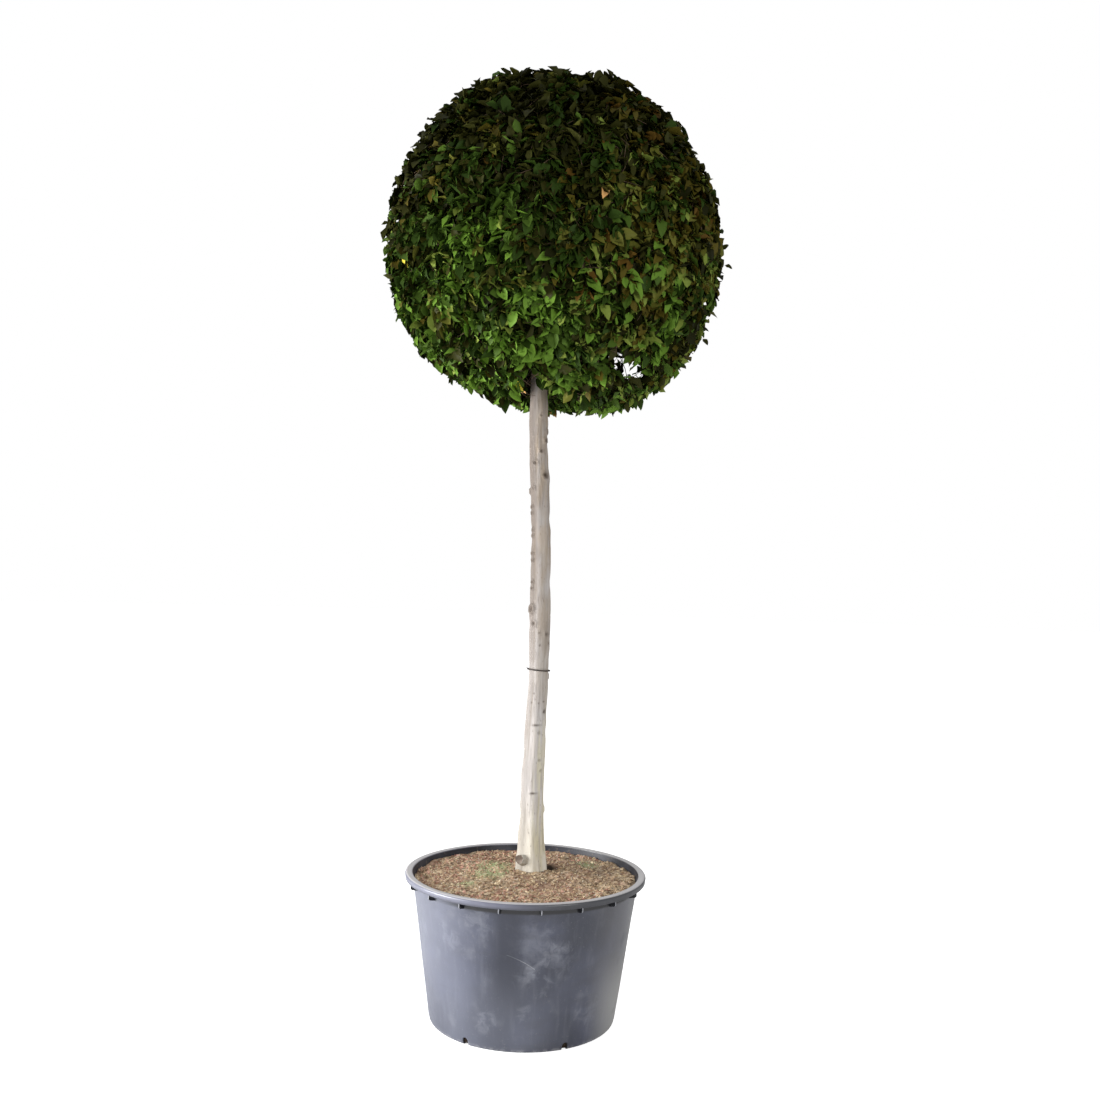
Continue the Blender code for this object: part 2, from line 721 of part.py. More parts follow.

###

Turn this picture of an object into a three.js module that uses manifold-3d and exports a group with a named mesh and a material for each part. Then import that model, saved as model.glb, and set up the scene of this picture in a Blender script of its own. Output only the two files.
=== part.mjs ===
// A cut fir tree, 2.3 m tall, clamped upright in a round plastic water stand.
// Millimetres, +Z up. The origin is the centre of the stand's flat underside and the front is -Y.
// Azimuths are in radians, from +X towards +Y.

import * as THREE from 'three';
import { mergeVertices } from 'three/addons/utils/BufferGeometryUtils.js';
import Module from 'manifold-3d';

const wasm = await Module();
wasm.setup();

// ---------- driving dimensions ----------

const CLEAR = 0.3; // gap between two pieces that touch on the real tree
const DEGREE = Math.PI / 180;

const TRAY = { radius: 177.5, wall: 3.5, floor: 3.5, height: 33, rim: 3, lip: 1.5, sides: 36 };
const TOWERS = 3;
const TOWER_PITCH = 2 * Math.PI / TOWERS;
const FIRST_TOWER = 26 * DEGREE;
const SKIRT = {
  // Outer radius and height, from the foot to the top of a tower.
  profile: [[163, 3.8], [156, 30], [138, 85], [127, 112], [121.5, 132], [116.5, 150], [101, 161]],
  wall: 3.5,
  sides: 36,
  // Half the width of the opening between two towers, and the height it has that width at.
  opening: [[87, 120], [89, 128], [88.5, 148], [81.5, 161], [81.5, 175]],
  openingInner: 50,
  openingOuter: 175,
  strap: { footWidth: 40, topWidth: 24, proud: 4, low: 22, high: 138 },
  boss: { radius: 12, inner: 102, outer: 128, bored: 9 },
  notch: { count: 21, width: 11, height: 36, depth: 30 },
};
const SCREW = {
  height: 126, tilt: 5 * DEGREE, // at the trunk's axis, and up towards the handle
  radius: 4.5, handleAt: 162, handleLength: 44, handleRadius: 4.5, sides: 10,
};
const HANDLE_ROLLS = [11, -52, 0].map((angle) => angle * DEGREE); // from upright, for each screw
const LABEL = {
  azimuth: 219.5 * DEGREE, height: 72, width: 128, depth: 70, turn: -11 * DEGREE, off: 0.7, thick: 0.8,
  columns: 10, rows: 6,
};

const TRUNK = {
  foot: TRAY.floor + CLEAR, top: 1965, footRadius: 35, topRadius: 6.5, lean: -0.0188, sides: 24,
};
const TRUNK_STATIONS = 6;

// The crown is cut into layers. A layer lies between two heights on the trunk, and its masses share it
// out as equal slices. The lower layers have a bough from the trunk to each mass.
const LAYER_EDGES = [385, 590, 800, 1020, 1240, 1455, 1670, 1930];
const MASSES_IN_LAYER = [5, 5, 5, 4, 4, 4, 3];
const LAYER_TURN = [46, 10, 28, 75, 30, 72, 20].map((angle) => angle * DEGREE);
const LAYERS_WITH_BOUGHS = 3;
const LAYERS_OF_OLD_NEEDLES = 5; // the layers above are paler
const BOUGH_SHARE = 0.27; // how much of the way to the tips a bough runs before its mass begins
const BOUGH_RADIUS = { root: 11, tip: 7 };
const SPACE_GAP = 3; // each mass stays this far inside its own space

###

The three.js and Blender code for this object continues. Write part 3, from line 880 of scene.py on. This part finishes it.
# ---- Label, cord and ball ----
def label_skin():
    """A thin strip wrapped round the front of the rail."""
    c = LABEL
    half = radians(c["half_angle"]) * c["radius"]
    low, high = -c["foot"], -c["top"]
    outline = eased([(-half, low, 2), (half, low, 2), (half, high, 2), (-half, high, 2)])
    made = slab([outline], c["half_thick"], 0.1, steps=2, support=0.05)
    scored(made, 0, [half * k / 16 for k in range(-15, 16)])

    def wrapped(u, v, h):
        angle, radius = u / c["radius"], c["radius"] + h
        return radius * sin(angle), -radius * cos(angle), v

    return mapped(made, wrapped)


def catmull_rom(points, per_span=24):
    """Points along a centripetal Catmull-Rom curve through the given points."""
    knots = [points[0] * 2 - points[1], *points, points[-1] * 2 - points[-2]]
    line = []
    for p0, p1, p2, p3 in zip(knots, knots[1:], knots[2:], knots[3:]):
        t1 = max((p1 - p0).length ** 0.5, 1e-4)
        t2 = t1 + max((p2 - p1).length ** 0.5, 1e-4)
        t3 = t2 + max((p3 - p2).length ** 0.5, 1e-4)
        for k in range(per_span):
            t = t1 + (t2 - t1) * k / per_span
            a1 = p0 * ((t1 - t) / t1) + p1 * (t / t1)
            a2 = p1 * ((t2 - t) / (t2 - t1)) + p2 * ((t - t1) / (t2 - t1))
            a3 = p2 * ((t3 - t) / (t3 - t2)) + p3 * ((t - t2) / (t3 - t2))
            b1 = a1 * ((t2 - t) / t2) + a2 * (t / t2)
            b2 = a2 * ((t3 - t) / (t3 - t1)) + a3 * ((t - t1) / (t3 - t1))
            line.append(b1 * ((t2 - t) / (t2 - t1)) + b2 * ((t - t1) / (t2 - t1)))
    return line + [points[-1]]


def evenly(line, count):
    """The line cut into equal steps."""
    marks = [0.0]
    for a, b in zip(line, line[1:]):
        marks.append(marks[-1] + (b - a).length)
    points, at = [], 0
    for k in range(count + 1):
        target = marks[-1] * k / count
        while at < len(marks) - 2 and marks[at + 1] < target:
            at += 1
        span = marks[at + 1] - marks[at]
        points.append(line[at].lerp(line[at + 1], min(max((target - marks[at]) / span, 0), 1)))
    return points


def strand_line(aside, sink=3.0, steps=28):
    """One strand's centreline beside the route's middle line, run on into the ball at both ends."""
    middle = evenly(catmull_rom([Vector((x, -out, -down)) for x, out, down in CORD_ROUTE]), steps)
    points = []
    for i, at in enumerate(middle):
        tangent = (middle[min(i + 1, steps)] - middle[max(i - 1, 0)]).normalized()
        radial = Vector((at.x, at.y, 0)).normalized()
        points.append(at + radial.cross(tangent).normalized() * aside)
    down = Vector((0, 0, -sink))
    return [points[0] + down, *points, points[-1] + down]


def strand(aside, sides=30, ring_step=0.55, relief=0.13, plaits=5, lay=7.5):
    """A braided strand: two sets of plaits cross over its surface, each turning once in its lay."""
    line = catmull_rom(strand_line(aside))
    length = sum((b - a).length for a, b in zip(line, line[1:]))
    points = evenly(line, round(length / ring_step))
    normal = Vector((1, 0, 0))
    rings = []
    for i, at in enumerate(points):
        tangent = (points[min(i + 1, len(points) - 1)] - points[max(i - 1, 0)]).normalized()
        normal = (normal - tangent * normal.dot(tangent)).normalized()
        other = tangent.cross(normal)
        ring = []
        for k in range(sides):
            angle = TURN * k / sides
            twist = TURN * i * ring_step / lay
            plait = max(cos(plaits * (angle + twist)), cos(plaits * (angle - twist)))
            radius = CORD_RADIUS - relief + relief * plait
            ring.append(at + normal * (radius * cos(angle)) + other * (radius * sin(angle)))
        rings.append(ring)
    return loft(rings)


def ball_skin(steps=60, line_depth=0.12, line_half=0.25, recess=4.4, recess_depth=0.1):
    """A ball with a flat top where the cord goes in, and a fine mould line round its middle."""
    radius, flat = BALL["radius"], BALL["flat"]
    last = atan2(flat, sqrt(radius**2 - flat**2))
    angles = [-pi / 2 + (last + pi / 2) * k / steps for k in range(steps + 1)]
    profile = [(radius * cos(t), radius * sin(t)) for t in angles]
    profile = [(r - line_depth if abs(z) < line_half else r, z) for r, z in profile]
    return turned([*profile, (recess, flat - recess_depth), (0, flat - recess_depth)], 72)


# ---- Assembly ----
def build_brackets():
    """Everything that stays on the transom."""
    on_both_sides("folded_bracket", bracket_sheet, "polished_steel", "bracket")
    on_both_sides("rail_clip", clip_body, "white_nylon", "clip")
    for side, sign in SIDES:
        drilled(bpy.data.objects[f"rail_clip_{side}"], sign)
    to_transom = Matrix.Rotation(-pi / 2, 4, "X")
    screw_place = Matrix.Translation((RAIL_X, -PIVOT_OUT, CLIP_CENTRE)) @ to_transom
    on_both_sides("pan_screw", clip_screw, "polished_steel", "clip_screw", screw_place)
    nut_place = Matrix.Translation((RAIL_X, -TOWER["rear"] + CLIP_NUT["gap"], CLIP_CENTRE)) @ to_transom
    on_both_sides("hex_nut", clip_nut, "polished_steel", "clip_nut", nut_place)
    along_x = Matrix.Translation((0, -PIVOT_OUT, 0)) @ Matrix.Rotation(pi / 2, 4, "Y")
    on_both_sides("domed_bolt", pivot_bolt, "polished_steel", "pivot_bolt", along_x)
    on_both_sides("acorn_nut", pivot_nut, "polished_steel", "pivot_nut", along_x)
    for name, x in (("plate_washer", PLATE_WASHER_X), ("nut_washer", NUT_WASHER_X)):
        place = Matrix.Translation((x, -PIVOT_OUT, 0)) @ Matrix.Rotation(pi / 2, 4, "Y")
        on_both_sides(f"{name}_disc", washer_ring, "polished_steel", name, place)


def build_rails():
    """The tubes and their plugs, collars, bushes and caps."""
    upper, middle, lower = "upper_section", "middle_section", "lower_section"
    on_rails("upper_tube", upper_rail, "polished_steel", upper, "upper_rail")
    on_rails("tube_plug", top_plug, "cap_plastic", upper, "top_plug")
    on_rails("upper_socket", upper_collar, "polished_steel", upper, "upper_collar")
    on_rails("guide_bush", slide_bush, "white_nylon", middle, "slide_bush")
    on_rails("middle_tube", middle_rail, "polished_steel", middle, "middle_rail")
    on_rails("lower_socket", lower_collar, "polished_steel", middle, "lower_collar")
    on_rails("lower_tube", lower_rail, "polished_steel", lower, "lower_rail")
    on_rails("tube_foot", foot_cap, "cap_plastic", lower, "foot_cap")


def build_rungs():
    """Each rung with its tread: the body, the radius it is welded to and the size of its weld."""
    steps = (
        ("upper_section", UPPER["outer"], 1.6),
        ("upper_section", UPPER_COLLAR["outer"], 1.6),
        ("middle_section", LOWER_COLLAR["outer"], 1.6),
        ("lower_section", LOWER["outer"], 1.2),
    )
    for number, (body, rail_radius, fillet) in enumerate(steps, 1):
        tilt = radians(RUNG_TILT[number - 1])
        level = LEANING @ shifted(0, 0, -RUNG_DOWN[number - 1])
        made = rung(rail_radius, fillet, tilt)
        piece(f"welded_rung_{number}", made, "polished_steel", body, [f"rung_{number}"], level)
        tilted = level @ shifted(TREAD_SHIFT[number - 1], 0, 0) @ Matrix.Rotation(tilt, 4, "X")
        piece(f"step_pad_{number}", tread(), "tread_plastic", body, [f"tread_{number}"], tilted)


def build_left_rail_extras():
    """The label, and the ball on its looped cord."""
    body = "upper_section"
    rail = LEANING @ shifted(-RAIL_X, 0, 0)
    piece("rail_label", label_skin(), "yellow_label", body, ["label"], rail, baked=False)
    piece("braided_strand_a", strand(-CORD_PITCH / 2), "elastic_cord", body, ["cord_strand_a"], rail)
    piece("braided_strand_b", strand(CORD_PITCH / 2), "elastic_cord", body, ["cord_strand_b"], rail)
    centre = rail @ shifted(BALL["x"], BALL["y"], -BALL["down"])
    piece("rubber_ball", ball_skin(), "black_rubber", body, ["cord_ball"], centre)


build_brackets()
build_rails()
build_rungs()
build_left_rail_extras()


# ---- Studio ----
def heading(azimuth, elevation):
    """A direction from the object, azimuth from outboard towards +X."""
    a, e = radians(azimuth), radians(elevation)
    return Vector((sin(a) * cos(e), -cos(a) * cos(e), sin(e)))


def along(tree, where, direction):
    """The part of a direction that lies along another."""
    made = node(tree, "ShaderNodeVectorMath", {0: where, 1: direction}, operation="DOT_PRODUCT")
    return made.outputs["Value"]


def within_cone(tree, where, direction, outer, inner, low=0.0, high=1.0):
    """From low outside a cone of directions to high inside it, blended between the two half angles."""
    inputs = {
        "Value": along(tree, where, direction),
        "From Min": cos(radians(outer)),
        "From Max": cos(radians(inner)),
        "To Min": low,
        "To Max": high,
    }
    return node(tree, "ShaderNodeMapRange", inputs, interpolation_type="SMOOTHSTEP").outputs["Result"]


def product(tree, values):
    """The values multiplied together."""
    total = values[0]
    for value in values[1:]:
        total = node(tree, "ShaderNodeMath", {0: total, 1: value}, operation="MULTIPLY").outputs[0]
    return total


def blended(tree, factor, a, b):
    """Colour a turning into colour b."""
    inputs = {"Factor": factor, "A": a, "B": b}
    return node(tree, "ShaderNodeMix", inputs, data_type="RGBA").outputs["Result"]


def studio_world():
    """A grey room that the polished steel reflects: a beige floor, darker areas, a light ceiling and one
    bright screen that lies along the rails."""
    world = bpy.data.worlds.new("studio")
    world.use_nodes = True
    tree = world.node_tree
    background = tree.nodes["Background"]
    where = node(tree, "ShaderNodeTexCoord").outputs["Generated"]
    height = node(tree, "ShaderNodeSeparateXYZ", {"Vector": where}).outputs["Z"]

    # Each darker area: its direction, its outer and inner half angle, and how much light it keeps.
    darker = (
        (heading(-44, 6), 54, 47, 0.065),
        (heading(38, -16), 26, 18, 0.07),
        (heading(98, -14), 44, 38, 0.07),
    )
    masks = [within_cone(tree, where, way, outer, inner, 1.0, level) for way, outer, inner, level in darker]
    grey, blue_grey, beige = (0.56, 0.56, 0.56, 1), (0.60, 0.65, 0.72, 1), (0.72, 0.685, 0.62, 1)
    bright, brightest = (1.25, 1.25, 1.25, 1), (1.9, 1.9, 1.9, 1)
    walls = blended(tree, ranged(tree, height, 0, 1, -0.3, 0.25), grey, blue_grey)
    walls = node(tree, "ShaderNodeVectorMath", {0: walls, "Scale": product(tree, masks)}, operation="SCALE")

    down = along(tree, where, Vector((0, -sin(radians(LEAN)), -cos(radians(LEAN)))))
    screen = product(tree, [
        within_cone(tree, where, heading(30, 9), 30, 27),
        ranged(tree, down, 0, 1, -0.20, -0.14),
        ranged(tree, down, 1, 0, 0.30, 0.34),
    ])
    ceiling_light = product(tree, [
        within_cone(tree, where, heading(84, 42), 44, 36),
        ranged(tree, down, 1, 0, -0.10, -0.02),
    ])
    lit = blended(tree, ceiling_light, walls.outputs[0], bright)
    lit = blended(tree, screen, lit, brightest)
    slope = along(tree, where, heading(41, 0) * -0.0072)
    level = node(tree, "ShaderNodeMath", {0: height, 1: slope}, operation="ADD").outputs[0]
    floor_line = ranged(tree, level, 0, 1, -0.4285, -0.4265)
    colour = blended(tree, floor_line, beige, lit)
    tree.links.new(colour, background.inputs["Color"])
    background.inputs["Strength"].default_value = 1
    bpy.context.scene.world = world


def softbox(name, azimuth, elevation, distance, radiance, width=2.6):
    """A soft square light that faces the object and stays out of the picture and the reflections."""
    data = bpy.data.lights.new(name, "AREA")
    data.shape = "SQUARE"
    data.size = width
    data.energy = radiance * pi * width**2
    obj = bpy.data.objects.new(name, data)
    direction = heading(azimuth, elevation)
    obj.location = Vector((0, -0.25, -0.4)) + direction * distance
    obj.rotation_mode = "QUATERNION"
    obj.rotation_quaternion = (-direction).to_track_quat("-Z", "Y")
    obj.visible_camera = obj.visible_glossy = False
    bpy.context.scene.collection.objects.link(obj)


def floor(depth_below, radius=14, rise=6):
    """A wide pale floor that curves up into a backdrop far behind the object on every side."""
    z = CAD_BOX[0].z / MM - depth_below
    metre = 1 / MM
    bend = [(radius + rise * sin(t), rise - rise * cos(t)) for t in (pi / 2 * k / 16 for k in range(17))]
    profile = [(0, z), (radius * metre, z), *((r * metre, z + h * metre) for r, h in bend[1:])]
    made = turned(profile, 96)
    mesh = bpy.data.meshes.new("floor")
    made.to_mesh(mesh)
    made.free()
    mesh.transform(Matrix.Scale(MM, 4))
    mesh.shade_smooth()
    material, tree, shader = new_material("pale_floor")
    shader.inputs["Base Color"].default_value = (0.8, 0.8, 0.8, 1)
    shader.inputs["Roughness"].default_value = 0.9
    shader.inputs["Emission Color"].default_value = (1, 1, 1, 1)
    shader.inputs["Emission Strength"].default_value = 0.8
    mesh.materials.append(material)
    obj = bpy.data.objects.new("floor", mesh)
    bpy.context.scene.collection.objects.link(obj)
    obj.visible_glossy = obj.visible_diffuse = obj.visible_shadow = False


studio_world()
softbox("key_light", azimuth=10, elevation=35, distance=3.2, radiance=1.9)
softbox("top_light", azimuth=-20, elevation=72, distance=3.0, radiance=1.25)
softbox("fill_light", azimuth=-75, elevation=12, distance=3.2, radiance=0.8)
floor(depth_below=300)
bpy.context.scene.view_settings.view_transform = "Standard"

###

YOUR OBJECTIVE » Repeat the entries above verbatim, but only from the line that has "The three.js and" down to the line that has "return line + [points[-1]]", inclusive.

TASK ANSWER »
The three.js and Blender code for this object continues. Write part 3, from line 880 of scene.py on. This part finishes it.
# ---- Label, cord and ball ----
def label_skin():
    """A thin strip wrapped round the front of the rail."""
    c = LABEL
    half = radians(c["half_angle"]) * c["radius"]
    low, high = -c["foot"], -c["top"]
    outline = eased([(-half, low, 2), (half, low, 2), (half, high, 2), (-half, high, 2)])
    made = slab([outline], c["half_thick"], 0.1, steps=2, support=0.05)
    scored(made, 0, [half * k / 16 for k in range(-15, 16)])

    def wrapped(u, v, h):
        angle, radius = u / c["radius"], c["radius"] + h
        return radius * sin(angle), -radius * cos(angle), v

    return mapped(made, wrapped)


def catmull_rom(points, per_span=24):
    """Points along a centripetal Catmull-Rom curve through the given points."""
    knots = [points[0] * 2 - points[1], *points, points[-1] * 2 - points[-2]]
    line = []
    for p0, p1, p2, p3 in zip(knots, knots[1:], knots[2:], knots[3:]):
        t1 = max((p1 - p0).length ** 0.5, 1e-4)
        t2 = t1 + max((p2 - p1).length ** 0.5, 1e-4)
        t3 = t2 + max((p3 - p2).length ** 0.5, 1e-4)
        for k in range(per_span):
            t = t1 + (t2 - t1) * k / per_span
            a1 = p0 * ((t1 - t) / t1) + p1 * (t / t1)
            a2 = p1 * ((t2 - t) / (t2 - t1)) + p2 * ((t - t1) / (t2 - t1))
            a3 = p2 * ((t3 - t) / (t3 - t2)) + p3 * ((t - t2) / (t3 - t2))
            b1 = a1 * ((t2 - t) / t2) + a2 * (t / t2)
            b2 = a2 * ((t3 - t) / (t3 - t1)) + a3 * ((t - t1) / (t3 - t1))
            line.append(b1 * ((t2 - t) / (t2 - t1)) + b2 * ((t - t1) / (t2 - t1)))
    return line + [points[-1]]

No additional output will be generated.